Academy tightens Oscar rules on AI, human-authored acting and writing
The Academy said AI tools cannot help or hurt Oscar chances, but writing must be human-authored and acting must be demonstrably human, a sharper boundary for 2027.

The Academy of Motion Picture Arts and Sciences used its new Oscar rulebook to draw a sharper line between technology and authorship, saying generative AI and other digital tools “neither help nor harm” nomination chances while the creative core must remain human. For the 99th Academy Awards, set for Sunday, March 14, 2027, the Academy also made writing eligibility explicit: a screenplay must be human-authored and the screenwriting credit must appear in the film’s legal billing.
The move was more than housekeeping. It signaled that Hollywood’s top awards body is trying to preserve creative legitimacy in an era when AI tools are moving deeper into editing, voice work, visual effects and development. If questions arise about AI use, the Academy said it can ask for more information about both the nature of the technology and the degree of human authorship behind it. In practice, that gives the organization a clearer way to police the gray zone where software assists a performance or script but does not fully replace the artist.

The biggest effect may be behavioral. Studios and filmmakers now have an incentive to document how AI was used, or to limit its role entirely, before submitting films for Oscar consideration. The rules do not ban technology; they insist that the Academy and each branch judge whether a human was at the heart of the creative work. That distinction matters for awards strategists, because it turns AI disclosure from a technical footnote into a potential eligibility issue.
The Academy also changed international feature rules in a way that broadens access while still protecting its national-submission system. A non-English-language film can now qualify either through a country or region’s official submission or by winning a qualifying award at certain festivals, including Berlin, Busan, Cannes, Sundance, Toronto and Venice. The category also keeps the refugee and asylum-status language added in the 2025 rule package, a change meant to make the section more inclusive for filmmakers whose work crosses borders or comes from politically fraught national contexts.

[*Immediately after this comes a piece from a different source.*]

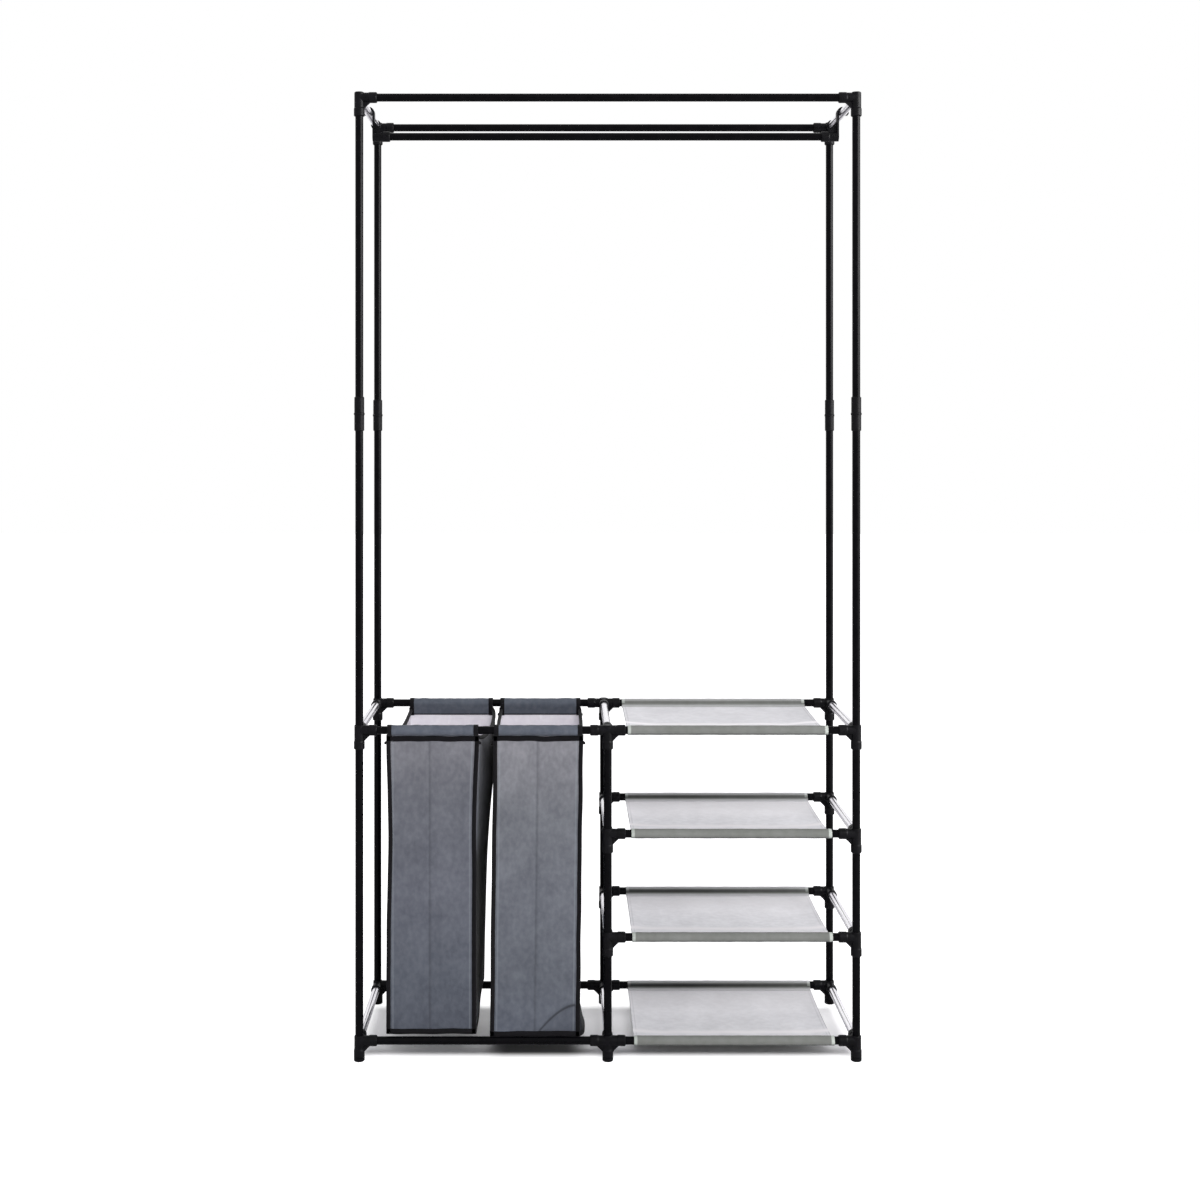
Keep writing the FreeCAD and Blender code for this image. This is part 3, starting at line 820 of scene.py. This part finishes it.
def bag_sleeves(side, body, shape, middle, half_x, mouth):
    """The sleeves: cloth that rises from the top of a panel, goes over the rail and hangs down inside.
    Its inner edge is stitched to the panel below the mouth. The straight runs touch the circle round the
    rail. Tape binds both ends."""
    half_length = half_x - tape_width + sleeve_end + shape["spread"] / 2
    rail_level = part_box("bag_rail_front")[0].z + tube_radius
    mouth_spot = np.array([0.0, mouth - rail_level])
    outer_foot = mouth_spot + sleeve_foot
    inner_end = mouth_spot + sleeve_inner_edge
    loop = wrapped(outer_foot, inner_end, sleeve_radius)
    path, reach = along(np.vstack([outer_foot, loop, inner_end]), 84)
    size = np.hypot(path[:, 0], path[:, 1])
    wrap = path * (1 + end_tape_gap / size)[:, None]
    for row, y_rail, seed in (("front", rail_front, 20), ("rear", rail_rear, 21)):
        outwards = np.sign(y_rail)
        centre = middle + shape["spread"] / 2 + shape["rear_slip"] * (row == "rear")
        x, out = np.meshgrid(centre + np.linspace(-1, 1, 61) * half_length, path[:, 0], indexing="ij")
        up = np.broadcast_to(path[:, 1], out.shape)
        held = np.clip((up - outer_foot[1]) / 0.003, 0, 1)
        wave = swell(x * 1.4, reach[None, :] * 2.5, seed + 2 * (side == "right"), 0.06)
        grow = 1 + held * sleeve_slack * np.abs(wave) / size
        points = np.stack([x, y_rail + outwards * out * grow, rail_level + up * grow], -1)
        faces = grid_faces(*x.shape)[:, ::-int(outwards)]
        sleeve = make_piece("laundry_bag_%s_sleeve_%s" % (side, row), points, faces, [sleeve_cloth], body)
        seam = np.clip(1.2 - (reach[-1] - reach) / sleeve_seam_width, 0, 1)
        store(sleeve, "crease", seam * np.ones_like(x))
        thicken(sleeve, sleeve_wall, 0.0)
        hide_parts("laundry_bag_" + side)
        points, faces = [], []
        for end in (-1, 1):
            across = centre + end * (half_length + np.linspace(-end_tape_half, end_tape_half, 7))
            x, out = np.meshgrid(across, wrap[:, 0], indexing="ij")
            up = np.broadcast_to(wrap[:, 1], x.shape)
            points.append(np.stack([x, y_rail + outwards * out, rail_level + up], -1).reshape(-1, 3))
            turned = grid_faces(*x.shape, first=(end > 0) * x.size)[:, ::-end * int(outwards)]
            faces.append(turned)
        binding = make_piece("laundry_bag_%s_sleeve_binding_%s" % (side, row), np.vstack(points),
                             np.vstack(faces), [tape_black], body)
        thicken(binding, end_tape_thickness, 0.0)
        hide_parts("bag_binding_" + side)


def bag_tape(side, body, shape, middle, half_x, half_y, mouth, bottom):
    """Black tape: folded over the upright and base corners, over the side edges of the mouth, and flat
    on the front and rear below the sleeves. A short tab sticks out at the top of each upright."""
    strips = []

    def form(x, y, way, z):
        """Where the bag's form puts spots that face one way."""
        spots = np.stack(np.broadcast_arrays(x, y), -1)
        return bag_form(shape, spots, np.broadcast_to(np.array(way, float), spots.shape), z, mouth, bottom)

    def lay(path, across, out, profile, turned):
        """Adds a tape. Its profile may be turned round, so that its faces point outwards."""
        strips.append(carried(path, np.array(across, float), np.array(out, float),
                              profile[::-1] if turned else profile))

    folded = corner_tape(tape_width, tape_thickness)
    upright = corner_tape(edge_tape_width, tape_thickness)
    tab = flat_tape(tab_width, tape_thickness)
    z = np.linspace(mouth + mouth_tape_rise, bottom, upright_steps)
    for sx in (-1, 1):
        for sy in (-1, 1):
            edge = np.full(upright_steps, sy * half_y)
            x, y = form(sx * half_x, edge, (sx, 0), z)
            beside = form(sx * half_x, edge - sy * edge_tape_width, (sx, 0), z)[0]
            leg = np.stack([beside - x, np.full(upright_steps, -sy * edge_tape_width), 0 * z], -1)
            leg /= np.linalg.norm(leg, axis=1)[:, None]
            wobble = upright_wobble * swell(z, z * 0, 30 + sx + 2 * sy + len(side), 0.16)
            path = np.stack([x + middle + wobble, y, z], -1)
            lay(path, (-sx, 0, 0), leg, upright, sx * sy > 0)
            share = np.array([0.0, 0.4, 1.0])[:, None]
            taper = tab[None] * (1 - 0.35 * share)[:, :, None]
            lay(path[1] + share * np.array([sx * tab_reach, 0.0, -tab_drop]), (0, 0, -1), (0, sy, 0),
                taper[:, ::sx], False)
    for sy in (-1, 1):
        x = np.linspace(-half_x, half_x, width_steps)
        edge = np.full(width_steps, sy * half_y)
        dip = base_wobble * swell(x, x * 0, 50 + sy + len(side), 0.09)
        path = np.stack([x + middle + shape["shear"], edge, bottom + dip], -1)
        lay(path, (0, -sy, 0), (0, 0, 1), folded, sy > 0)
        dip = face_wobble * swell(x, x * 0, 70 + sy + len(side), 0.07)
        x = form(x, edge, (0, sy), np.full(width_steps, mouth))[0]
        path = np.stack([x + middle, edge, mouth - face_tape_width + dip], -1)
        lay(path, (0, 0, 1), (0, sy, 0), flat_tape(face_tape_width, tape_thickness), sy < 0)
    for sx in (-1, 1):
        y = np.linspace(-half_y, half_y, depth_steps)
        z = mouth - mouth_sag * (1 - (y / half_y) ** 2)
        x = form(sx * half_x, y, (sx, 0), z)[0] - sx * (mouth_tape_girth - tape_thickness)
        path = np.stack([x + middle, y, z + mouth_tape_rise - tape_width], -1)
        lay(path, (0, 0, 1), (sx, 0, 0), flat_tape(tape_width, mouth_tape_girth), sx > 0)
        z = np.full(depth_steps, bottom)
        path = np.stack([form(sx * half_x, y, (sx, 0), z)[0] + middle, y, z], -1)
        lay(path, (-sx, 0, 0), (0, 0, 1), folded, sx < 0)
    points, faces = joined(strips)
    tape = make_piece("laundry_bag_%s_tape" % side, points, faces, [tape_black], body)
    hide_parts("bag_binding_" + side)


for side in bag_shapes:
    laundry_bag(side)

Acting rules were tightened in a different way. Performers may now receive multiple nominations in the same acting category if separate performances land in the top five votes, removing an old restriction that often forced the Academy to choose one role over another. With more than 10,500 members and a voting system that already required members to watch all nominated films in a category before voting in the final round, the Academy is using procedure as policy. The message is clear: technology can assist the movies, but the Oscar stage still belongs to human authorship.